### Objective
Everything from the line containing "const thread = new" down to the line containing "and raised cord." is to be returned exactly; include both boundary lines and leave out all others.
▼
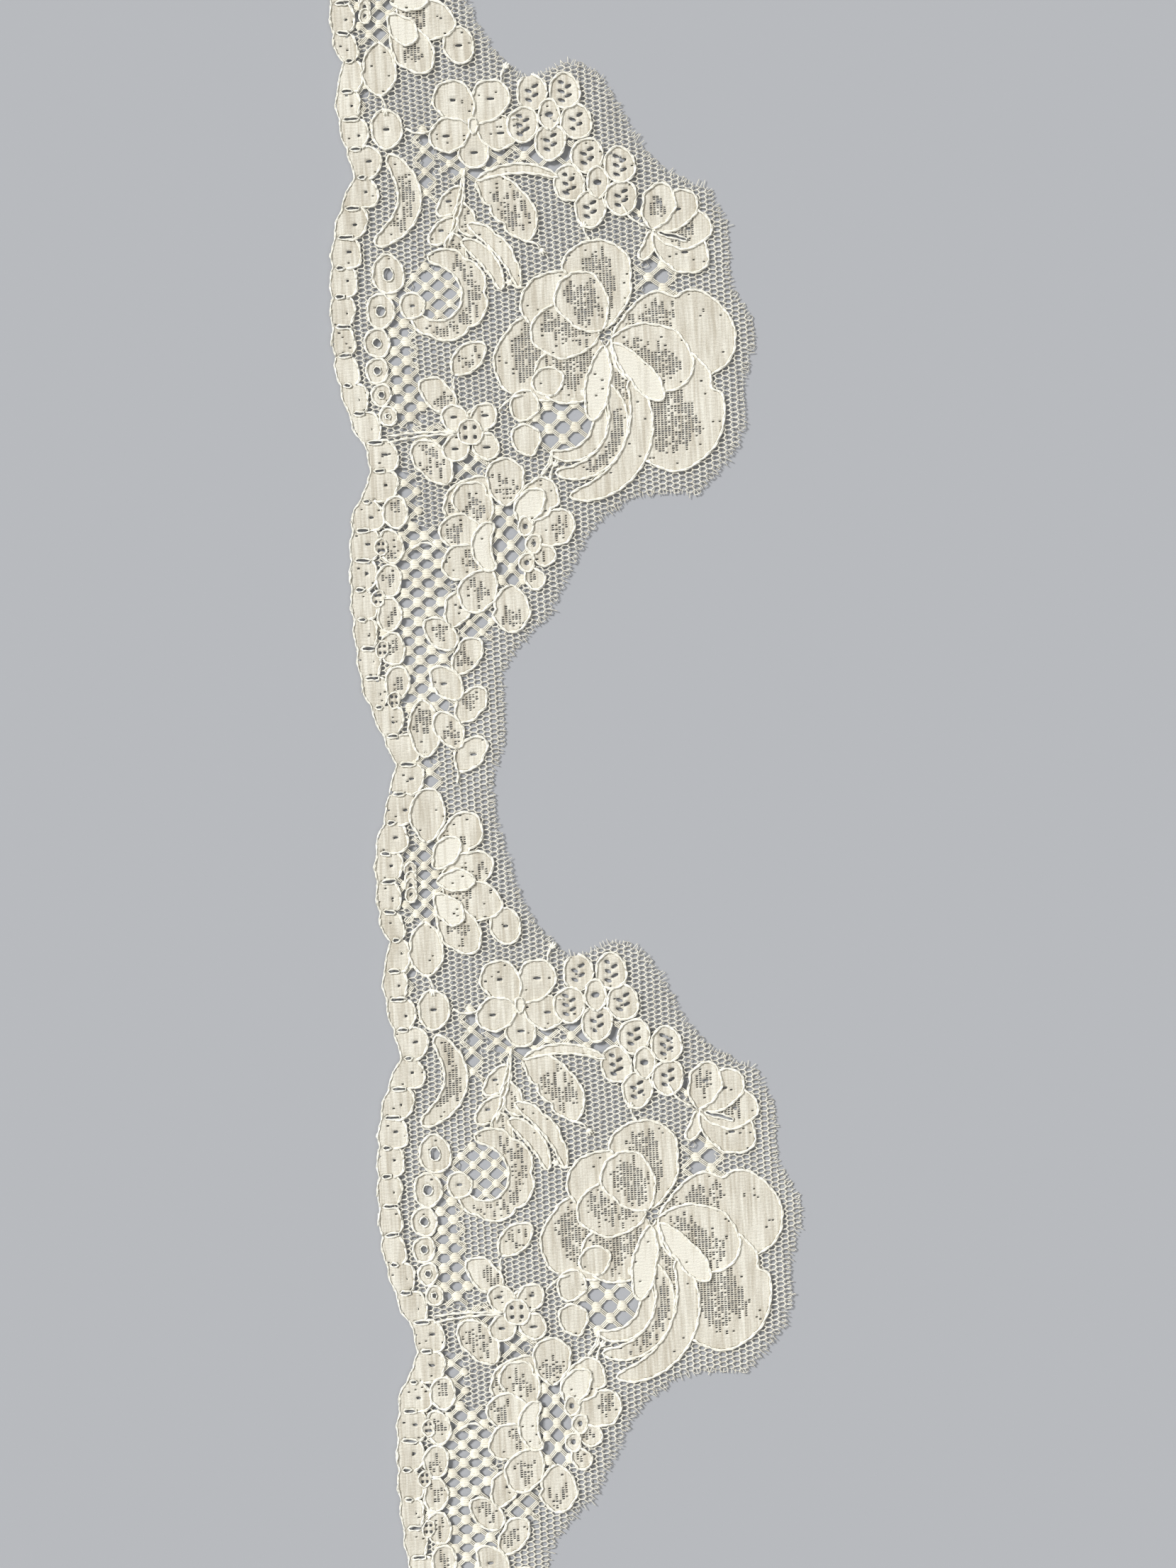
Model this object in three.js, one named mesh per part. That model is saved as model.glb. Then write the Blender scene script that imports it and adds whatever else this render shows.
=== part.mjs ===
// A cut length of scalloped Alençon lace trim, lying flat: a net ground with corded
// cloth-work flowers, one nearly straight edge of small corded lobes, and one deeply
// scalloped edge that follows the flowers.
//
// The lace is one flat solid. It has the trim's outline, and its widest gaps go right
// through. Lengths are in millimetres. "Along" runs with the trim and becomes +Y,
// "across" runs from the lobed edge to the scalloped edge and becomes +X, and +Z is up.
// The origin is the middle of the underside.
import * as THREE from "three";

// Driving dimensions.
const repeatLength = 138; // from one neck of the pattern to the next
const repeatCount = 2; // whole repeats in the cut length
const laceThickness = 1; // ground, cloth work and raised cord together
const lobesPerRepeat = 30; // small lobes down the lobed edge
const lobeDepth = 0.4; // how far a lobe stands out from the edge line
const pointsPerLobe = 4;
const scallopStep = 2.5; // spacing of points down the scalloped edge
const gapSides = 6;
const threadColour = 0xf1ebda;

// The lobed edge's line, without its lobes, over one repeat. It is a string of long
// shallow bows that meet at small notches. The last row is the first of the next repeat.
const lobedEdge = [
  { along: 0, across: 5.2 },
  { along: 4.6, across: 6.6 }, // notch at the neck
  { along: 9, across: 5 },
  { along: 13.2, across: 3.5 },
  { along: 17, across: 2.2 },
  { along: 22, across: 1.6 },
  { along: 28, across: 1.2 },
  { along: 35, across: 1.2 },
  { along: 41, across: 1.7 },
  { along: 45, across: 2.5 },
  { along: 48.6, across: 4.7 }, // notch
  { along: 53.5, across: 5 },
  { along: 56.5, across: 3.3 },
  { along: 60, across: 2.2 },
  { along: 65, across: 0.9 },
  { along: 70, across: 0.4 },
  { along: 76, across: 0.4 },
  { along: 82, across: 0.7 },
  { along: 88, across: 1.5 },
  { along: 93, across: 3.1 },
  { along: 97.3, across: 5 }, // notch
  { along: 101, across: 4 },
  { along: 106, across: 3.1 },
  { along: 110, across: 3 },
  { along: 114.4, across: 4.2 }, // notch
  { along: 118, across: 3 },
  { along: 124, across: 2.7 },
  { along: 130, across: 3 },
  { along: 134.7, across: 4.6 }, // notch
  { along: repeatLength, across: 5.2 },
];

// The scalloped edge over one repeat, as smooth stretches that meet at corners. Each
// stretch starts where the one before it ends.
const scallopStretches = [
  {
    name: "neck to small corner",
    points: [
      { along: 0, across: 21.1 },
      { along: 3, across: 21.9 },
      { along: 6, across: 23 },
      { along: 9, across: 23.6 },
      { along: 14, across: 23.6 },
      { along: 17.5, across: 23.8 },
      { along: 20.5, across: 25.2 },
      { along: 22.6, across: 27.2 },
      { along: 24.8, across: 29 },
      { along: 26.2, across: 31.3 },
    ],
  },
  {
    name: "under the rose",
    points: [
      { along: 26.2, across: 31.3 },
      { along: 30, across: 33.4 },
      { along: 35, across: 36.2 },
      { along: 40, across: 39.2 },
      { along: 42.5, across: 42.2 },
      { along: 44.2, across: 45 },
      { along: 45.2, across: 48.7 },
      { along: 45, across: 52 },
      { along: 44.6, across: 56 },
    ],
  },
  {
    name: "round the rose",
    points: [
      { along: 44.6, across: 56 },
      { along: 48.6, across: 60 },
      { along: 51.2, across: 62 },
      { along: 54, across: 63.6 },
      { along: 57.5, across: 64.1 },
      { along: 60.5, across: 63.8 },
      { along: 64.5, across: 64.8 },
      { along: 69, across: 66.4 },
      { along: 72.3, across: 65.5 },
      { along: 75.5, across: 63.6 },
      { along: 79.5, across: 62.6 },
      { along: 84, across: 63 },
      { along: 88, across: 62.1 },
      { along: 92.5, across: 60 },
    ],
  },
  {
    name: "over the small flowers",
    points: [
      { along: 92.5, across: 60 },
      { along: 93.3, across: 57.5 },
      { along: 96.5, across: 52.3 },
      { along: 99.8, across: 49.8 },
      { along: 103.2, across: 48.1 },
      { along: 107, across: 46.3 },
      { along: 110.4, across: 44.2 },
      { along: 112.7, across: 41.6 },
      { along: 113.3, across: 39 },
      { along: 111.8, across: 35.5 },
      { along: 111.2, across: 31.9 },
    ],
  },
  {
    name: "back to the neck",
    points: [
      { along: 111.2, across: 31.9 },
      { along: 114.8, across: 28.2 },
      { along: 117.1, across: 26.6 },
      { along: 120.2, across: 25.1 },
      { along: 124, across: 23.8 },
      { along: 128.4, across: 22.9 },
      { along: 133, across: 21.6 },
      { along: repeatLength, across: 21.1 },
    ],
  },
];

// The widest gaps of one repeat, by the motif that they belong to: where the middle of
// each lies, and how wide (across) and long (along) it is.
const widestGaps = [
  { motif: "ring", across: 9.6, along: 81.4, wide: 1.3, long: 2 },
  { motif: "ring", across: 7.8, along: 76, wide: 1.5, long: 1.7 },
  { motif: "rose heart", across: 35.5, along: 59.6, wide: 1.9, long: 1.2 },
  { motif: "rose heart", across: 33.6, along: 58, wide: 2, long: 1.2 },
  { motif: "rose heart", across: 37.7, along: 57.9, wide: 2, long: 1.2 },
  { motif: "rose heart", across: 35.6, along: 55.8, wide: 1.6, long: 1.5 },
  { motif: "rose heart", across: 39.5, along: 56, wide: 1.7, long: 1.4 },
  { motif: "rose heart", across: 37.6, along: 54.2, wide: 2.1, long: 1.3 },
  { motif: "lower flower", across: 26.4, along: 40, wide: 1.5, long: 1.5 },
  { motif: "lower flower", across: 24.7, along: 38, wide: 1.4, long: 1.5 },
  { motif: "lower flower", across: 27.9, along: 37.1, wide: 1.8, long: 1.3 },
  { motif: "lower flower", across: 24.3, along: 34.8, wide: 1.6, long: 1.3 },
  { motif: "bud chain", across: 50.3, along: 80.6, wide: 1.3, long: 1.2 },
  { motif: "bud chain", across: 52.6, along: 78.9, wide: 2, long: 1.2 },
  { motif: "bud chain", across: 51.1, along: 77, wide: 1.6, long: 1.2 },
  { motif: "flower chain", across: 38.5, along: 98.8, wide: 1.5, long: 1.2 },
  { motif: "flower chain", across: 38.4, along: 96.8, wide: 2, long: 1.4 },
  { motif: "flower chain", across: 49.5, along: 90.4, wide: 1.6, long: 1.3 },
  { motif: "flower chain", across: 33.4, along: 98.8, wide: 2, long: 1.5 },
  { motif: "flower chain", across: 28, along: 99.5, wide: 1.6, long: 1.4 },
  { motif: "flower chain", across: 26.1, along: 98.4, wide: 1.4, long: 1.3 },
  { motif: "flower chain", across: 20.5, along: 99, wide: 1.5, long: 1.3 },
  { motif: "pocket", across: 16.1, along: 98.9, wide: 1.4, long: 1.1 },
  { motif: "pocket", across: 16.2, along: 95.6, wide: 1.4, long: 1.1 },
  { motif: "pocket", across: 15.9, along: 93.4, wide: 1.6, long: 1.3 },
  { motif: "small leaves", across: 20.2, along: 52, wide: 1.5, long: 1.4 },
  { motif: "small leaves", across: 10.4, along: 47.1, wide: 1.8, long: 1.4 },
  { motif: "small leaves", across: 10.7, along: 44.7, wide: 1.5, long: 1.6 },
  { motif: "neck", across: 11.8, along: 1.8, wide: 1.7, long: 1.3 },
  { motif: "neck", across: 21.1, along: 26.2, wide: 1.6, long: 1.5 },
  { motif: "neck", across: 5.9, along: 111.2, wide: 1.3, long: 1.6 },
  { motif: "neck flower", across: 10.2, along: 122.1, wide: 1.9, long: 1.1 },
];

// The diamond-filled panel beside the lower flower: its gaps lie in a staggered lattice.
const panel = {
  firstAlong: 19.4, // middle of the lowest gap in the middle column
  rowPitch: 2.97,
  rows: 5,
  middleAcross: 11.3,
  columnPitch: 1.8, // from a column to the next, which is half a row higher
  gapWidth: 1.5,
  gapLength: 1.3,
};

function edgePoint(row) {
  return new THREE.Vector2(row.across, row.along);
}

// Across and along of the lobed edge, with its lobes, from the bottom of the cut length up.
function lobedEdgePoints() {
  const line = new THREE.SplineCurve(lobedEdge.map(edgePoint));
  const lobeCount = lobesPerRepeat * repeatCount;
  const lobeLength = repeatLength / lobesPerRepeat;
  const points = [];
  for (let i = 0; i <= lobeCount * pointsPerLobe; i += 1) {
    const along = (i / pointsPerLobe) * lobeLength;
    const phase = (i % pointsPerLobe) / pointsPerLobe;
    const across = acrossAt(line, along % repeatLength) - lobeDepth * Math.sin(Math.PI * phase);
    points.push(new THREE.Vector2(across, along));
  }
  return points;
}

// The line's across value at a given along value, found by halving the line's parameter.
function acrossAt(line, along) {
  let low = 0;
  let high = 1;
  for (let i = 0; i < 30; i += 1) {
    const middle = (low + high) / 2;
    if (line.getPoint(middle).y < along) {
      low = middle;
    } else {
      high = middle;
    }
  }
  return line.getPoint(low).x;
}

// The scalloped edge, from the bottom of the cut length up.
function scallopedEdgePoints() {
  const points = [];
  for (let repeat = 0; repeat < repeatCount; repeat += 1) {
    for (const stretch of scallopStretches) {
      const curve = new THREE.SplineCurve(stretch.points.map(edgePoint));
      const steps = Math.round(curve.getLength() / scallopStep);
      const samples = curve.getSpacedPoints(steps).slice(0, -1);
      points.push(...samples.map((p) => new THREE.Vector2(p.x, p.y + repeat * repeatLength)));
    }
  }
  const last = scallopStretches.at(-1).points.at(-1);
  points.push(new THREE.Vector2(last.across, repeatCount * repeatLength));
  return points;
}

// A gap is a polygon whose corners lie on an ellipse.
function gapPath({ across, along, wide, long }) {
  const corners = [];
  for (let i = 0; i < gapSides; i += 1) {
    const angle = (2 * Math.PI * i) / gapSides;
    const x = across + (wide / 2) * Math.cos(angle);
    const y = along + (long / 2) * Math.sin(angle);
    corners.push(new THREE.Vector2(x, y));
  }
  return new THREE.Path(corners);
}

function panelGaps() {
  const gaps = [];
  for (const column of [-1, 0, 1]) {
    const firstAlong = panel.firstAlong + (Math.abs(column) * panel.rowPitch) / 2;
    for (let row = 0; row < panel.rows; row += 1) {
      gaps.push({
        across: panel.middleAcross + column * panel.columnPitch,
        along: firstAlong + row * panel.rowPitch,
        wide: panel.gapWidth,
        long: panel.gapLength,
      });
    }
  }
  return gaps;
}

function laceGeometry() {
  const outline = [...scallopedEdgePoints(), ...lobedEdgePoints().reverse()];
  const shape = new THREE.Shape(outline);
  for (let repeat = 0; repeat < repeatCount; repeat += 1) {
    for (const gap of [...widestGaps, ...panelGaps()]) {
      shape.holes.push(gapPath({ ...gap, along: gap.along + repeat * repeatLength }));
    }
  }
  const geometry = new THREE.ExtrudeGeometry(shape, { depth: laceThickness, bevelEnabled: false });
  geometry.computeBoundingBox();
  const middle = geometry.boundingBox.getCenter(new THREE.Vector3());
  geometry.translate(-middle.x, -middle.y, 0);
  return geometry;
}

const thread = new THREE.MeshStandardMaterial({ color: threadColour, roughness: 0.85, metalness: 0 });
const lace = new THREE.Mesh(laceGeometry(), thread);
lace.name = "lace";

const group = new THREE.Group();
group.add(lace);

export default group;
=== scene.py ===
"""Looks of a cut length of scalloped lace trim: net, cloth work, fillings and raised cord.

Lengths in the design tables are millimetres, across (from the lobed edge to the scalloped
edge) and along (up the trim). Everything that Blender is given is in metres, in the CAD frame.
"""

import logging
import math
from dataclasses import dataclass, field
from enum import Enum, IntEnum

import bmesh
import bpy
import numpy as np
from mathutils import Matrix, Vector
from mathutils.kdtree import KDTree


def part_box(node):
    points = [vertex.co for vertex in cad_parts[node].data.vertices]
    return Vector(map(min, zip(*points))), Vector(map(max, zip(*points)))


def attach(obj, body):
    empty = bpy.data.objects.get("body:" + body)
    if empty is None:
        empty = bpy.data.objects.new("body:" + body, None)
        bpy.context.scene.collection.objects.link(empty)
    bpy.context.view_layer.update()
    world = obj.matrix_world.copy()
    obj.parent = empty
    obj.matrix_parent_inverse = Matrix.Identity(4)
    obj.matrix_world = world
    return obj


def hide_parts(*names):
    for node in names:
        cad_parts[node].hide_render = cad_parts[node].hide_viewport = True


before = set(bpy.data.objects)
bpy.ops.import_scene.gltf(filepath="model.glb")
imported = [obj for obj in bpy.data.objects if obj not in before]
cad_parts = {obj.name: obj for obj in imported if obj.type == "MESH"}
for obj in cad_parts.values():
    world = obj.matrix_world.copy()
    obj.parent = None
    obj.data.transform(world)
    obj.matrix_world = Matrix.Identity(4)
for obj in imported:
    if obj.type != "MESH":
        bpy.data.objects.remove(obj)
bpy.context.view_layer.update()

log = logging.getLogger("lace_trim")

# Lengths of the repeat, of the sections, of a step of the chart and of a step along a route.
MM = 0.001
REPEAT = 138.0
REPEATS = 2
SHIFTS = tuple(REPEAT * i for i in range(-1, REPEATS + 1))
SECTIONS = 4
SECTION_LONG = REPEAT * REPEATS / SECTIONS
CHART_STEP = 0.1
ROUTE_STEP = 0.5

# Points of an outline for each millimetre of its size.
OVAL_POINTS = 2.2
PETAL_POINTS = 1.5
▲
### Output below
const thread = new THREE.MeshStandardMaterial({ color: threadColour, roughness: 0.85, metalness: 0 });
const lace = new THREE.Mesh(laceGeometry(), thread);
lace.name = "lace";

const group = new THREE.Group();
group.add(lace);

export default group;
=== scene.py ===
"""Looks of a cut length of scalloped lace trim: net, cloth work, fillings and raised cord.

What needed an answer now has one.